By meeting parents where they are, it opens the possibility for them to do the maximum because they feel engaged and heard, and that parish ministry genuinely benefits them. To achieve this, consider the following actionable ideas:
- Adjust sacramental preparation (First Eucharist, Confirmation) to be more family-centered. Actively involve parents in their child’s journey and simultaneously foster the spiritual growth of both parent and child. DREs can ask themselves, does their parish offer Home Guides as part of Sacramental preparation? Such guides are easy ways to engage the family at home.
- Ensure gatherings are designed for parents’ direct benefit, providing high-quality experiences that truly resonate with their needs.
- Prioritize discussion and practical takeaways for parents. Create opportunities for parents to talk to each other, share experiences, and learn new skills or practices they can directly apply at home to nurture faith within their family. When parents leave a gathering, they should leave with tangible ways to foster faith in their daily lives.
- Communicate informational requirements through alternative methods. Instead of using valuable in-person gathering time for administrative details, convey information via short videos, handouts, or other accessible formats, freeing up time for more impactful engagement.
Identifying parent needs & interests for Catholic family faith formation programs
NCCL research reveals that parents are interested in a wide range of topics that directly impact family life and faith formation. These topics include areas that resonate with the challenges they face every day:
- Navigating difficult conversations with their children and mastering the art of truly listening to what matters most to them.
- Managing screen time and social media.
- Fostering their children’s strengths.
- Balancing their own busy schedules.
Parents also show a strong desire to enrich their family’s spiritual lives. A substantial number are interested in:
- Building stronger, more loving family relationships.
- Creating an environment where their children feel safe to voice doubts and ask tough questions about faith.
- Guidance on providing moral instruction.
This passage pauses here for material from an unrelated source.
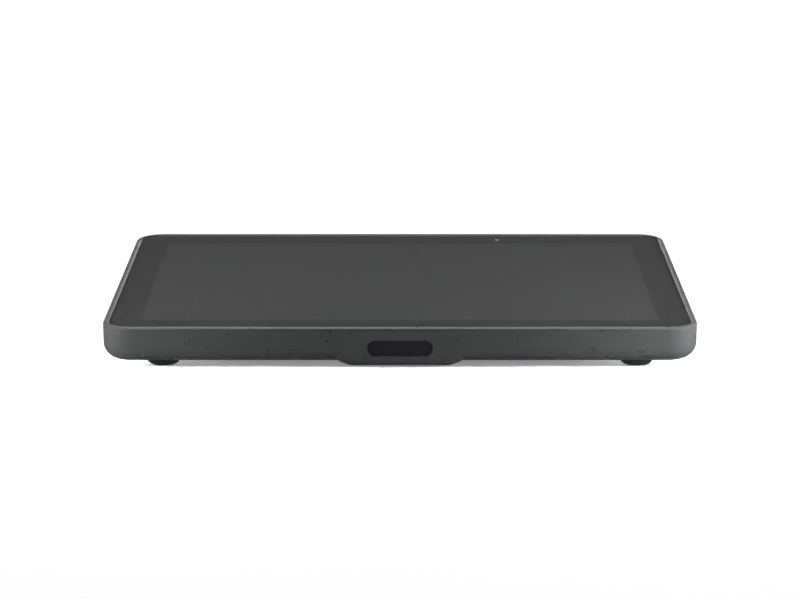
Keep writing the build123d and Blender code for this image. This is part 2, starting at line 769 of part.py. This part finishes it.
with BuildPart() as lock_plate:
    with BuildSketch(Plane(origin=(-space_half, 0, 0), x_dir=(0, 1, 0), z_dir=(1, 0, 0))):
        with Locations((lock_y, lock_z)):
            Rectangle(lock_width + 8.0, lock_height + 5.0)
            RectangleRounded(lock_width, lock_height, lock_corner, mode=Mode.SUBTRACT)
    extrude(amount=1.2)
finish(lock_plate, "lock_plate")

with BuildPart() as threaded_inserts:
    with BuildSketch(Plane.XY.offset(base_lift)):
        with Locations((0, insert_y)):
            with GridLocations(insert_spacing_x, insert_spacing_y, 2, 2):
                Circle(insert_radius)
                Circle(insert_bore, mode=Mode.SUBTRACT)
    extrude(amount=base_wall + insert_height)
finish(threaded_inserts, "threaded_inserts")

# ================================================================ connector board
io_board_width = 132.0
io_board_front = base_front + 4.0
io_board_rear = space_rear - 0.2
io_board_y = (io_board_front + io_board_rear) / 2
io_board_low = board_face - io_board_thickness
io_screw_spots = mirrored([(62.0, front_y + 80.0)])

with BuildPart() as io_board:
    with BuildSketch(Plane.XY.offset(io_board_low)):
        with Locations((0, io_board_y)):
            Rectangle(io_board_width, io_board_rear - io_board_front)
        with Locations(*io_screw_spots):
            Circle(board_hole_radius, mode=Mode.SUBTRACT)
    extrude(amount=io_board_thickness)
finish(io_board, "io_board")

with BuildPart() as io_board_spacers:
    with BuildSketch(Plane.XY.offset(cavity_floor)):
        with Locations(*io_screw_spots):
            Circle(board_post_radius)
            Circle(pilot_radius, mode=Mode.SUBTRACT)
    extrude(amount=io_board_low - cavity_floor)
finish(io_board_spacers, "io_board_spacers")

io_board_screws = screws(
    Plane.XY.offset(board_face), io_screw_spots, board_head_radius, 1.2, board_shank_radius, 3.6
)
finish(io_board_screws, "io_board_screws")

ballast_width, ballast_depth, ballast_thickness = 86.0, 34.0, 1.6
with BuildPart() as ballast_plate:
    with BuildSketch(Plane.XY.offset(cavity_floor)):
        with Locations((0, io_board_y)):
            Rectangle(ballast_width, ballast_depth)
    extrude(amount=ballast_thickness)
finish(ballast_plate, "ballast_plate")

plug_width, plug_height = 11.8, 7.2
latch_width, latch_height = 5.6, 1.6
with BuildPart() as ethernet_port:
    with BuildSketch(port_face):
        with Locations((ethernet_x, board_face + ethernet_height / 2)):
            Rectangle(ethernet_width, ethernet_height)
    extrude(amount=ethernet_depth)
    # the plug's room, with a keyway below it for the latch
    with BuildSketch(port_face):
        with Locations((ethernet_x, board_face + ethernet_height / 2 + 0.4)):
            Rectangle(plug_width, plug_height)
        with Locations((ethernet_x, board_face + latch_height)):
            Rectangle(latch_width, latch_height)
    extrude(amount=ethernet_depth - 2.0, mode=Mode.SUBTRACT)
finish(ethernet_port, "ethernet_port")

tongue_width, tongue_height, tongue_inset = 6.6, 0.7, 0.6
for tag, usb_x in usb_ports:
    with BuildPart() as usb_port:
        with BuildSketch(port_face):
            with Locations((usb_x, usb_z)):
                SlotOverall(usb_width, usb_height)
        extrude(amount=usb_depth)
        with BuildSketch(port_face):
            with Locations((usb_x, usb_z)):
                SlotOverall(usb_width - 2 * usb_sheet, usb_height - 2 * usb_sheet)
        extrude(amount=usb_depth - 1.0, mode=Mode.SUBTRACT)
        # contact tongue, joined to the closed back
        with BuildSketch(port_face.offset(tongue_inset)):
            with Locations((usb_x, usb_z)):
                Rectangle(tongue_width, tongue_height)
        extrude(amount=usb_depth - 1.0 - tongue_inset)
    finish(usb_port, f"usb_port_{tag}")

coil_height, capacitor_radius, capacitor_height = 4.5, 2.5, 5.4
with BuildPart() as power_parts:
    with BuildSketch(Plane.XY.offset(board_face)):
        with Locations((-52.0, front_y + 93.0)):
            Rectangle(13.0, 11.0)
        with Locations((-52.0, front_y + 80.0), (50.0, front_y + 92.0)):
            Rectangle(8.0, 8.0)
    extrude(amount=coil_height)
    with BuildSketch(Plane.XY.offset(board_face)):
        with Locations((48.0, front_y + 80.0), (58.0, front_y + 92.0), (38.0, front_y + 80.0)):
            Circle(capacitor_radius)
    extrude(amount=capacitor_height)
finish(power_parts, "power_parts")

with BuildPart() as reset_switch:
    with BuildSketch(Plane.XY.offset(board_face)):
        with Locations((reset_x, bay_front - 6.5)):
            Rectangle(6.0, 3.6)
    extrude(amount=4.0)
finish(reset_switch, "reset_switch")

button_flange, button_flange_radius, button_proud = 0.7, 2.1, 0.6
button_nub, button_nub_radius = 0.9, 0.9
flange_face = port_face.offset(port_wall + 0.2)
with BuildPart() as reset_button:
    with BuildSketch(flange_face):
        with Locations((reset_x, reset_z)):
            Circle(button_flange_radius)
    extrude(amount=button_flange)
    with BuildSketch(flange_face):
        with Locations((reset_x, reset_z)):
            Circle(reset_radius)
    extrude(amount=-(port_wall + 0.2 + button_proud))
    fillet(reset_button.faces().sort_by(Axis.Y)[-1].edges(), radius=0.3)
    with BuildSketch(flange_face.offset(button_flange)):
        with Locations((reset_x, reset_z)):
            Circle(button_nub_radius)
    extrude(amount=button_nub)
finish(reset_button, "reset_button")

# ribbon from the main board down to the connector board
drop_top = on_side(ribbon_slot_y, slab_thickness + 2.0)
board_ribbon_depth = board_bottom + 1.3
io_socket_y, io_socket_depth = front_y + 74.5, 3.4
io_plug_z = board_face + 1.1
board_ribbon = ribbon(
    [
        on_side(motion_socket_y - 0.5, board_ribbon_depth),
        on_side(ribbon_slot_y, board_ribbon_depth),
        drop_top,
        (drop_top[0], io_plug_z),
        (io_socket_y + io_socket_depth / 2 + 0.1, io_plug_z),
    ],
    ribbon_slot_x,
    board_ribbon_width,
    0.3,
    plane=Plane.YZ,
)
finish(board_ribbon, "board_ribbon")

with BuildPart() as board_ribbon_socket:
    with BuildSketch(Plane.XY.offset(board_face)):
        with Locations((ribbon_slot_x, io_socket_y)):
            Rectangle(board_ribbon_width + socket_margin, io_socket_depth)
    extrude(amount=2.2)
finish(board_ribbon_socket, "board_ribbon_socket")

# ================================================================ speakers and antennas
speaker_length, speaker_width = 31.0, 10.4
speaker_gap = 0.8  # speaker face to the cheek wall
cone_length, cone_height = 26.0, 10.0
cone_seat, cone_thickness, speaker_back = 1.6, 0.4, 1.2
antenna_width, antenna_length, antenna_thickness = 8.0, 24.0, 0.4
for tag, outward in (("left", -1), ("right", 1)):
    speaker_face = Plane(
        origin=(outward * (space_half - speaker_gap), 0, 0),
        x_dir=(0, outward, 0),
        z_dir=(outward, 0, 0),
    )
    speaker_spot = (outward * speaker_y, speaker_z)
    with BuildPart() as speaker_box:
        with BuildSketch(speaker_face):
            with Locations(speaker_spot):
                RectangleRounded(speaker_length, speaker_height, 1.5)
        extrude(amount=-speaker_width)
        with BuildSketch(speaker_face):
            with Locations(speaker_spot):
                SlotOverall(cone_length, cone_height)
        extrude(amount=-cone_seat, mode=Mode.SUBTRACT)
        with BuildSketch(speaker_face):
            with Locations(speaker_spot):
                SlotOverall(cone_length - 3.0, cone_height - 3.0)
        extrude(amount=-(speaker_width - speaker_back), mode=Mode.SUBTRACT)
    finish(speaker_box, f"speaker_box_{tag}")

    # diaphragm with a raised middle, and the coil former behind it
    cone_back = speaker_face.offset(-cone_seat)
    with BuildPart() as speaker_cone:
        with BuildSketch(cone_back):
            with Locations(speaker_spot):
                SlotOverall(cone_length, cone_height)
        extrude(amount=cone_thickness)
        with BuildSketch(cone_back.offset(cone_thickness)):
            with Locations(speaker_spot):
                SlotOverall(cone_length - 8.0, cone_height - 5.0)
        extrude(amount=0.6)
        with BuildSketch(cone_back):
            with Locations(speaker_spot):
                SlotOverall(cone_length - 9.0, cone_height - 6.0)
        extrude(amount=-4.0)
    finish(speaker_cone, f"speaker_cone_{tag}")

    with BuildPart() as antenna:
        with BuildSketch(Plane.XY.offset(speaker_z + speaker_height / 2)):
            with Locations((outward * cheek_x, speaker_y)):
                Rectangle(antenna_width, antenna_length)
        extrude(amount=antenna_thickness)
    finish(antenna, f"antenna_{tag}")

# ================================================================ cable cover
cover_front = bay_front + cover_play
cover_reach = base_rear - cover_front
cover_y = (cover_front + base_rear) / 2
cover_width = 2 * (bay_half_width - cover_play)
cover_sheet = 2.0
cover_top_gap = 0.4
tongue_low, tongue_rise = groove_low + cover_play, 0.7
tongue_span = 2 * (bay_half_width + groove_depth - cover_play)
notch_length, notch_width, notch_top = 36.0, 16.0, 12.0
grip_grooves, grip_pitch, grip_length, grip_width, grip_depth = 5, 3.0, 26.0, 1.4, 0.6
grip_y = base_rear - 30.0

with BuildPart() as cover_wall:
    with BuildSketch(Plane.XY.offset(base_lift)):
        with Locations((0, base_rear - base_wall / 2)):
            Rectangle(cover_width, base_wall)
    extrude(amount=tall)
    split(bisect_by=belly_plane.offset(-bay_roof - cover_top_gap), keep=Keep.BOTTOM)

with BuildPart() as cable_cover:
    with BuildSketch(Plane.XY.offset(base_lift)):
        with Locations((0, cover_y)):
            Rectangle(cover_width, cover_reach)
    extrude(amount=cover_sheet)
    add(cover_wall.part)
    lower_edges = cable_cover.edges().filter_by(Axis.X).group_by(Axis.Z)[0]
    fillet(lower_edges.sort_by(Axis.Y)[-1], radius=base_edge)
    # tongues that run in the base's grooves
    with BuildSketch(Plane.XY.offset(tongue_low)):
        with Locations((0, cover_y)):
            Rectangle(tongue_span, cover_reach)
    extrude(amount=tongue_rise)
    # notch that the cables leave through, open at the rear and below
    with BuildSketch(Plane.XY.offset(base_lift)):
        with Locations((0, base_rear)):
            SlotOverall(notch_length, notch_width, rotation=90)
    extrude(amount=notch_top - base_lift, mode=Mode.SUBTRACT)
    # finger grooves in the underside
    with BuildSketch(Plane.XY.offset(base_lift)):
        with Locations((0, grip_y)):
            with GridLocations(1.0, grip_pitch, 1, grip_grooves):
                SlotOverall(grip_length, grip_width)
    extrude(amount=grip_depth, mode=Mode.SUBTRACT)
finish(cable_cover, "cable_cover")
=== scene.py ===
"""Smart display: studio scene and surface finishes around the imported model."""
import math

import bmesh
import bpy
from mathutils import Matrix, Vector


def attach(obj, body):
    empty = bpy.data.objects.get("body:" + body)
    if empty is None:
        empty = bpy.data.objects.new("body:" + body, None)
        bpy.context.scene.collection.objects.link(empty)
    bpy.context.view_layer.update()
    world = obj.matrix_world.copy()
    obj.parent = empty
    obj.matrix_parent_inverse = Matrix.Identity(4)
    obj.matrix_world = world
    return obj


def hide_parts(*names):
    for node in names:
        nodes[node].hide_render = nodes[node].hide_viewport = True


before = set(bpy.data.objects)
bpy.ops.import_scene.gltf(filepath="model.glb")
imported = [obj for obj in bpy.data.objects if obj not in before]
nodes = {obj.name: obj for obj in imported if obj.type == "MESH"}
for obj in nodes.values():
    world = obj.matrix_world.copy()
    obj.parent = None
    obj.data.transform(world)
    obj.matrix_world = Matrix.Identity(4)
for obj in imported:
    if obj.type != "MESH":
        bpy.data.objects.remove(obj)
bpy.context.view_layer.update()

scene = bpy.context.scene

# ---------------------------------------------------------------- camera

CAMERA_AT = (0.0, -1.14139, 0.08239)  # m
CAMERA_DOWN = 2.93  # degrees below the horizon
LENS = 116.1  # mm
SENSOR_WIDTH = 36.0  # mm
NEAREST, FARTHEST = 0.01, 30.0  # m, what the camera sees

camera_data = bpy.data.cameras.new("camera")
camera_data.lens = LENS
camera_data.sensor_width = SENSOR_WIDTH
camera_data.clip_start = NEAREST
camera_data.clip_end = FARTHEST
camera = bpy.data.objects.new("camera", camera_data)
camera.location = CAMERA_AT
camera.rotation_euler = (math.radians(90 - CAMERA_DOWN), 0, 0)
scene.collection.objects.link(camera)
scene.camera = camera

# ---------------------------------------------------------------- materials

IOR = 1.5  # of plastic and glass
NOISE_SPAN = (0.3, 0.7)  # the middle of the noise values, stretched over the full range
UNWORN_COSINE, WORN_COSINE = 0.97, 0.85  # between the true normal and the bevelled one
BEVEL_SAMPLES = 4
WEAR_PATCHES = 900.0  # noise scale of the breaks in worn edges, per metre
WEAR_SPAN = (0.4, 0.6)  # noise values between the least and the full wear
LEAST_WEAR = 0.3

# A mix node of colours: its sockets for the first and second colour and for the result.
MIX_FIRST, MIX_SECOND, MIX_RESULT = 6, 7, 2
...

- Deepening their own relationship with Jesus Christ and growing in their understanding and practice of the Catholic faith.
- Learning how to pray together as a family.
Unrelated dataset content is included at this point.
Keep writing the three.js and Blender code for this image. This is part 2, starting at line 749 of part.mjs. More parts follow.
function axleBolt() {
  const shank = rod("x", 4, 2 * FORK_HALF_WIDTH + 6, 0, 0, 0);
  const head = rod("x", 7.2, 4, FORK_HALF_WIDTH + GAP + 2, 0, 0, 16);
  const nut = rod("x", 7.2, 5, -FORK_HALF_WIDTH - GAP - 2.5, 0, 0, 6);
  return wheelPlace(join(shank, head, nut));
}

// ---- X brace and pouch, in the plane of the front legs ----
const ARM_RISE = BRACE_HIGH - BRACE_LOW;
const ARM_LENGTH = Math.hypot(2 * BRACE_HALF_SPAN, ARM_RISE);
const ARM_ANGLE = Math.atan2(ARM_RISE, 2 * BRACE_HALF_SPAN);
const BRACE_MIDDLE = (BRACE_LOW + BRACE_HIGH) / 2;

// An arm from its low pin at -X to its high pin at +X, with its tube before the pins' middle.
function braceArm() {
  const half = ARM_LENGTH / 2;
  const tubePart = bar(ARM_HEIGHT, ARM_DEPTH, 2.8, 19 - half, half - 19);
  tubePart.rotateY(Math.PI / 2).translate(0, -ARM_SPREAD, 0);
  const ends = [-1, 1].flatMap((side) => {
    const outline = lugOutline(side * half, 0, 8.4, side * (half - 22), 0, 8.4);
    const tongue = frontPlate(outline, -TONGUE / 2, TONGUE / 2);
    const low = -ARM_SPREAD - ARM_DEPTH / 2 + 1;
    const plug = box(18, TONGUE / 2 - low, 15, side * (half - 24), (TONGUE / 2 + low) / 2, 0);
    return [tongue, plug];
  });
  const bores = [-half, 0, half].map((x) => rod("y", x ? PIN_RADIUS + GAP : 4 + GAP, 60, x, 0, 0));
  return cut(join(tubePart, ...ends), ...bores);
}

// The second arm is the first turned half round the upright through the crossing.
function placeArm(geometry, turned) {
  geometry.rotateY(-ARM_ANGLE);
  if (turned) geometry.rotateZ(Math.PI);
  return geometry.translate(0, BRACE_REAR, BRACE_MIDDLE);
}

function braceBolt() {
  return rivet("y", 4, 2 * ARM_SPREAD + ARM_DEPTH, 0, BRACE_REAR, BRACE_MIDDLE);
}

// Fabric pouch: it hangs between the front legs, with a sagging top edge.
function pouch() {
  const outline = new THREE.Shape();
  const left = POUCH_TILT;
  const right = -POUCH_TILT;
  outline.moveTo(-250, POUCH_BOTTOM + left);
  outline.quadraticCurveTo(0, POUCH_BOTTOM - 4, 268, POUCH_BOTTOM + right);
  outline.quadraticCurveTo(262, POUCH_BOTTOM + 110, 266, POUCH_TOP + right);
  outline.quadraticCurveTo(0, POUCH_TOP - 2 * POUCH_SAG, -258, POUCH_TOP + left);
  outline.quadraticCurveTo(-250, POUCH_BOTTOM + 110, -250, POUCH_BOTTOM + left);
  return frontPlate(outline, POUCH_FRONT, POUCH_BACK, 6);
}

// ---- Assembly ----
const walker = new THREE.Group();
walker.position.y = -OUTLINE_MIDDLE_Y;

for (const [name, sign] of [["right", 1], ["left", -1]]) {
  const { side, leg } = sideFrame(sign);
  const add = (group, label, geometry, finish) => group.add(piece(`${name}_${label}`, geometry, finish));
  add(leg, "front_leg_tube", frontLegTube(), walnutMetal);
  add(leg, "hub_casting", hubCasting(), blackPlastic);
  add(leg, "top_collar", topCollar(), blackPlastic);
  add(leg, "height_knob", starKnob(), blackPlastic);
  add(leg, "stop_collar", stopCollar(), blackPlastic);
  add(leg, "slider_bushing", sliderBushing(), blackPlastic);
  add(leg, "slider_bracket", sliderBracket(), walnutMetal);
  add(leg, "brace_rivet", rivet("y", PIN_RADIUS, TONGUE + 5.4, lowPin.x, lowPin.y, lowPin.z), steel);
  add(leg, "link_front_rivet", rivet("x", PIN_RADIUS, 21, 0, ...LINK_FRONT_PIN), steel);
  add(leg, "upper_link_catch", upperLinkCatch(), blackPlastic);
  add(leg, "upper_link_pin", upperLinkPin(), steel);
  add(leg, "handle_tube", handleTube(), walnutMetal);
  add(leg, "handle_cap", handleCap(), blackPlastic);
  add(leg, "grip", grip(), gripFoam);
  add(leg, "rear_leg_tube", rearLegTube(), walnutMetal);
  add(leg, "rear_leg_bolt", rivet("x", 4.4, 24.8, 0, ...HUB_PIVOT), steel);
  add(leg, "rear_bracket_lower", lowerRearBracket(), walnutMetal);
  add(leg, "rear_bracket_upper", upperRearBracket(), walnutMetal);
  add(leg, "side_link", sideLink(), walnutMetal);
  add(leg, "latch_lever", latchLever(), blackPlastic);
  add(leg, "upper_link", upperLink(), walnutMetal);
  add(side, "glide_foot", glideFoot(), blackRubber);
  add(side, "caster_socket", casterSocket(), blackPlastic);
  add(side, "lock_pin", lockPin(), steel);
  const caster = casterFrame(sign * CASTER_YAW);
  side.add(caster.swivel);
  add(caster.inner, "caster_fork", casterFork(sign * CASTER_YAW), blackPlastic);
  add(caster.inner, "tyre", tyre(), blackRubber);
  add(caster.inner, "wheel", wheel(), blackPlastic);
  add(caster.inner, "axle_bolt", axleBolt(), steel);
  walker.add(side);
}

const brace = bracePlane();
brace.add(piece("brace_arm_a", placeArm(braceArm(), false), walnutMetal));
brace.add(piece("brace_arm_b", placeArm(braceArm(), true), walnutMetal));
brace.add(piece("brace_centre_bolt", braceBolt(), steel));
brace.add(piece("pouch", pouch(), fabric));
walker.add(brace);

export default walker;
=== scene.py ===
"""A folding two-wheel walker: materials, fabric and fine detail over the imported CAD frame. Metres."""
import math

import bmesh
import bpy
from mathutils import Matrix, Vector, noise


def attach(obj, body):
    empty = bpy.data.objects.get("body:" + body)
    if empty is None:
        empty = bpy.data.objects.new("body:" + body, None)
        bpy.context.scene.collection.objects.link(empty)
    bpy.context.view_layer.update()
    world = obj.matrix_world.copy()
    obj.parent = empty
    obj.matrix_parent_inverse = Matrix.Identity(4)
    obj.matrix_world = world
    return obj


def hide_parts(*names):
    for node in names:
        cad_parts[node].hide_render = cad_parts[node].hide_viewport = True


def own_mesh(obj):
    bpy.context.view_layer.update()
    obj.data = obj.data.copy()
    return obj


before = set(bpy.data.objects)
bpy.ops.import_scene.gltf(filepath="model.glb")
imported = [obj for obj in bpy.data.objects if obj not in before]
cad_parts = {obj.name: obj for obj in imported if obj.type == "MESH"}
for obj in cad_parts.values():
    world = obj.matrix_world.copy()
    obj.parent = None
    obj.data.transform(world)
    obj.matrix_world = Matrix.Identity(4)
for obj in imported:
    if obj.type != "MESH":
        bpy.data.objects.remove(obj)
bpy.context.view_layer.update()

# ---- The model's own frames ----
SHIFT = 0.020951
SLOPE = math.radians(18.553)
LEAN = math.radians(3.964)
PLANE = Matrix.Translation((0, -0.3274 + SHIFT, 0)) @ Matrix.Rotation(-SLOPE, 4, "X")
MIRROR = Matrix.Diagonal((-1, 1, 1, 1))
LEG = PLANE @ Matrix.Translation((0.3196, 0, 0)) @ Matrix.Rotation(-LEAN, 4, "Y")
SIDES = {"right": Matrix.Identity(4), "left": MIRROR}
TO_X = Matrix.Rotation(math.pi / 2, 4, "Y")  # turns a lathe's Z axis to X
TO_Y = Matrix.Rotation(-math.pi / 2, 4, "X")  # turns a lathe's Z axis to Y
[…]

These areas are ripe for engagement and support. Parents are eager for guidance; the key is knowing how to engage them with relevant discussion points. Different parents have different needs—some desiring support on general topics, others on spiritual ones. Understanding these varying engagement areas make parents feel heard, listened to, and supported.
Practical planning for family-focused faith formation
Long-term planning should consider the life stages of children from early childhood through high school, with continuity at its core—whether through consistent themes, engagement methods, or a consistent level of parent involvement. This approach prepares parents for each new stage, giving them room to learn and grow while forming the faith of both themselves and their children. It’s about ensuring parents are informed, prepared, and ready to willingly participate as their children grow.
Building community and support for parents
- Connecting parents at Baptism with mentors from the parish community to accompany them on their journey from Baptism to the start of school.
- Offering in-person or online support groups for parents (e.g., mom groups, dad groups) allowing them to build community with each other.
- Hosting a half-morning parent retreat, twice a year, just for parents to grow in their faith and spiritual life.
- Organizing a parish dinner for families who had a child baptized in the past to meet other parents with young children.
Tailoring engagement to life stages
This framework provides strategies to weave family life into parish activities across various age groups.
For early childhood and grade school
- Children’s Liturgy of the Word at Sunday Mass, where children learn about the same Scriptures as the rest of the community through prayers, songs, and readings.
- A “Welcome to Sunday Mass” experience for families with young children, including a video for parent preparation, an illustrated guide to the Mass for children to use, and age-appropriate activities on the lectionary readings.
- Seasonal creative arts festivals, like an Advent wreath-making activity at the parish, engaging families with young children and grade school children.
- Opportunities for family-involved Sunday worship and devotions.
Middle school and high school
For young people and their families, the vision builds on shared experiences and meaningful engagement:
- Sharing and hosting meals at the parish to model conversation, prayer, and community building.
- Shared prayer experiences with relatable and simple prayers to model what parents can do at home with their kids. Saint Mary’s Press’s The Catholic Youth Prayer Book is an excellent resource for prayers written for young people. Additionally, those with young children might love the beautiful art and prayers found in The Catholic Children’s Prayer Book.
- Experiential learning is appropriate for families with young people involving everyone through activities like art, theater, or music.
- In-depth and parallel learning with age-appropriate content for families where they all learn about the same topic. This gives them something to talk about when they go home and models how they can all participate.
- A Lent activity that focuses on praying, fasting, and almsgiving, allowing families to experience the liturgical season together.
The goal of this framework is to model activities at the parish that are easily transferable to the home. Programs that include family pages with simple activity ideas, encouraging weekly family engagement with faith, exemplify effective family catechesis.
Connecting parish programs with family life
Discover! Finding Faith in Life is a faith formation program that uses The Catholic Children’s Bible as its core text, putting the focus squarely on Scripture. It infuses joy into every lesson with meaningful activities that keep children engaged, curious, and actively learning.
Discover! builds on this initial engagement with ways to support families as the foundation of faith formation:
Included with each Discover! purchase, Gathered Family Sessions offer a solution to build family participation. Families participate together as a unit, with no age or family-size restrictions, fostering collaboration and shared learning.
Held from September through June and following the liturgical calendar, parishes have the flexibility to use as many or as few sessions as best suited to their specific needs and circumstances. Whether it’s parish-based, hybrid or home-based, these sessions feature flexible options to fit parish and family needs.
Championing the parent-parish partnership
This research should encourage Directors of Religious Education to remember this key point: Faith formation is a combined effort between both parent and parish. Parents desire to see their young people grow in faith and need a little encouragement in how to model these small practices.
By focusing on meaningful engagement and growth for every member, parishes can foster a faith that flourishes both within the home and throughout the broader parish community.